N. 23 New surveillance technologies: Automated surveillance measures (automated vehicle tracking, analytical systems) constitute serious interferences with the right to informational self-determination (Art. 13 para. 2 FC) and require a particularly precise formal statutory basis. Cantonally governed preventive police activity reaches its limit as soon as the measure serves primarily the purpose of criminal prosecution — in which case federal law (CrimPC) is determinative: BGE 151 I 137 E. 3.5–3.7. Cantonal legislators must ensure that their provisions clearly confine the purpose to prevention if they wish to rely on cantonal police sovereignty.
N. 24 Conflicts of interest between security and other constitutional values: Where the security interest (Art. 57 ff. FC) conflicts with other constitutional interests (e.g. nature conservation Art. 78 FC, fundamental rights Art. 7–36 FC), an explicit balancing of interests must be carried out by the competent authority at the appropriate decision-making level. A tacit prioritisation by subordinate authorities is insufficient: BGE 128 II 1 E. 3d.
#Bibliography (Selected)
- Müller/Mohler, in: Die schweizerische Bundesverfassung, St. Galler Kommentar, 4th ed. 2023, Art. 57 FC
- Schweizer, in: Die schweizerische Bundesverfassung, St. Galler Kommentar, 2nd ed. 2008, Art. 57 FC, N. 1–16
- Rhinow/Schefer/Uebersax, Schweizerisches Verfassungsrecht, 3rd ed. 2016, para. 2782 ff.

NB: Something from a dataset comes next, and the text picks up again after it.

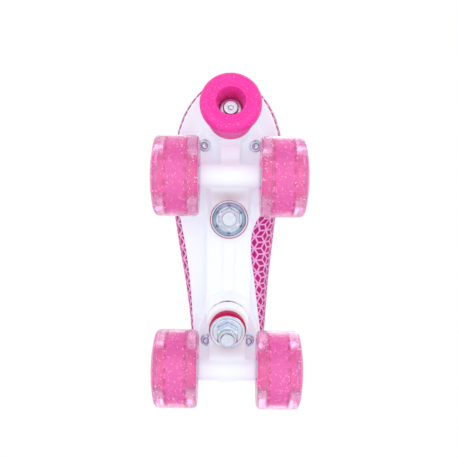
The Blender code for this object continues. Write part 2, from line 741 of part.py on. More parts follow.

- Häfelin/Haller/Keller/Thurnherr, Schweizerisches Bundesstaatsrecht, 10th ed. 2020, para. 1745 ff.
- Kälin/Lienhard/Wyttenbach, Auslagerung von sicherheitspolizeilichen Aufgaben, 2007, pp. 61–64
- Gamma, Möglichkeiten und Grenzen der Privatisierung polizeilicher Gefahrenabwehr, 2000
- Mohler, Grundzüge des Polizeirechts in der Schweiz, 2012
- Ruch, Äussere und innere Sicherheit, in: Verfassungsrecht der Schweiz, 2001, p. 898 para. 33
- Message of the Federal Council on a new Federal Constitution of 20 November 1996, BBl 1997 I 1 ff. (in particular pp. 236 f. on Art. 53 Draft-FC)
Case law
#Intercantonal police coordination and violence prevention
BGE 140 I 2 of 7 January 2014 Agreement on measures against violence at sporting events constitutes permissible specific police law. The Federal Supreme Court confirmed the constitutional basis for intercantonal police coordination in the security sector.
«The agreement constitutes specific police law. It is oriented towards the particular phenomenon of violence at sporting events. It aims to prevent such acts of violence with special measures such as area bans, reporting obligations and police custody and in this way to enable the peaceful conduct of major sporting events.»
BGE 140 I 353 of 1 October 2014 Cantonal competence for preventive police activity confirmed. The cantons are competent for regulating preventive police activity, insofar as this does not fall under the Code of Criminal Procedure.
«Competence of the cantons to regulate preventive police activity that is not linked to suspicion of an offence and is not based on the federal Code of Criminal Procedure.»
#Division of tasks between the Confederation and cantons
BGE 128 II 1 of 22 January 2001 National defence as a federal task in relation to cantonal competences. In case of conflicts of interest between national defence and other protected interests, the sectoral planning authority must establish clear priorities.
«If the interest of national defence collides with the interest in preserving a wildlife corridor of national importance, plan approval presupposes that the sectoral planning authority (here: the Federal Council) has expressly addressed the conflict of interest in the sectoral plan and has clearly decided in favour of the precedence of the military interest.»
#Transfer of security tasks to private parties
BGE 148 II 218 of 30 April 2021 High requirements for transferring security police tasks to private parties. Entrusting private parties with public-law security tasks requires a sufficient legal basis.
«Particularly high requirements are to be placed on the formal legislative basis in the area of transferring security police tasks. Neither the AsylG nor the BWIS contains a sufficient legal basis for the transfer of security police tasks to Securitas AG that is in question in the present case.»
#New technologies in police work
BGE 151 I 137 of 24 March 2025 Constitutional limits on automated surveillance. Modern surveillance technologies are subject to strict constitutional requirements regarding the delimitation of competences and proportionality.
«Since this primarily serves criminal prosecution, it requires a basis in the StPO; the canton is not competent for this. For the remaining preventive police application area, the interference with the right to informational self-determination permitted under § 4 quinquies PolG/LU is disproportionate.»
#Counter-terrorism
F-6954/2023 (BVGer) of 17 April 2024 Police measures to combat terrorism must be proportionate. Security authorities can take preventive measures against terrorism risks, but are subject to fundamental rights limitations.
The case law shows that Art. 57 Cst. creates a flexible basis for the coordination of security authorities, but at the same time draws clear constitutional limits. In particular, the transfer of tasks to private parties and the use of new surveillance technologies are subject to strict scrutiny.